At the United Nations, global officials sought to maintain a unified front, saying the latest attack will not deter humanitarian and reconstruction efforts in Iraq.

"All of us at the United Nations are shocked and dismayed by today's attack, in which dozens of our colleagues have been injured" and an unknown number killed, Secretary-General Kofi Annan said in a statement Tuesday.

Annan, who is on vacation in northern Europe, said he hoped those responsible for the attack would quickly be brought to justice.

Acting U.N. Security Council President Fayssal Kendad said such attacks "cannot break the will of the international community in its efforts to help the people of Iraq.

"These attacks are unacceptable and they [terrorists] must be brought to justice."

"Our response has to be to show the strength of the United Nations in these circumstances," added Adolfo Aguilar Zinser, Mexico's ambassador to the U.N. "An act of terrorism … simply indicates that terrorists respect no boundaries."

Bertrand Ramcharan, acting U.N. high commissioner for Human Rights, called the attack "a despicable act directed at people whose only aim is to assist the people of Iraq recover from war and years of oppression."

And no one thinks these terrorist attacks will stop anytime soon.

"I do believe we're going to see more and more attempts" to thwart reconstruction efforts, former U.N. weapons inspector Tim Trevan told Fox News. "It's very difficult to stop, as any nation who's had terrorism knows."

He said it's vitally important that the Iraqi population sees improvements in their living conditions in order to "destroy the base of support for terrorists."

Sen.
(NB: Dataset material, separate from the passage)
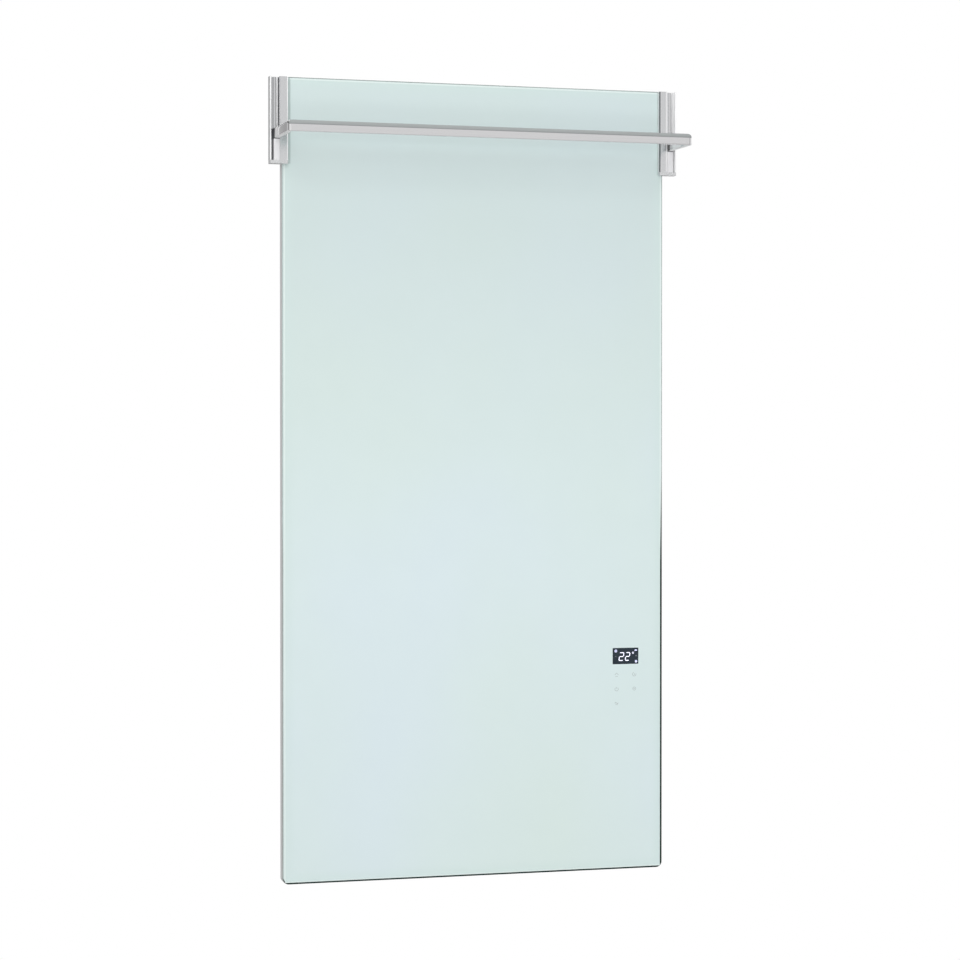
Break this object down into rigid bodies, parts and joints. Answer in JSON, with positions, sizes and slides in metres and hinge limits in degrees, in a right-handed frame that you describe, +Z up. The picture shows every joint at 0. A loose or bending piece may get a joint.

Edward Kennedy, D-Mass., who serves on the Senate Armed Services Committee, immediately condemned the bombing.

"It cannot deter our nation from working with the international community to secure the peace, rebuild Iraq, minimize the burden on our troops, and deliver on the promise of democracy for the Iraqi people," Kennedy said.

U.S. House and Senate members who were visiting military sites in Iraq Tuesday when the bomb ripped through the Canal Hotel will hold a press conference in Kuwait around 3 p.m. ET.

The blast occurred about 4:30 p.m. local time, hours after the U.S.-led coalition in Iraq announced that Taha Yassin Ramadan, a former Iraqi vice president known as "Saddam's knuckles" for his ruthlessness, was turned over to U.S. forces in the northern city of Mosul.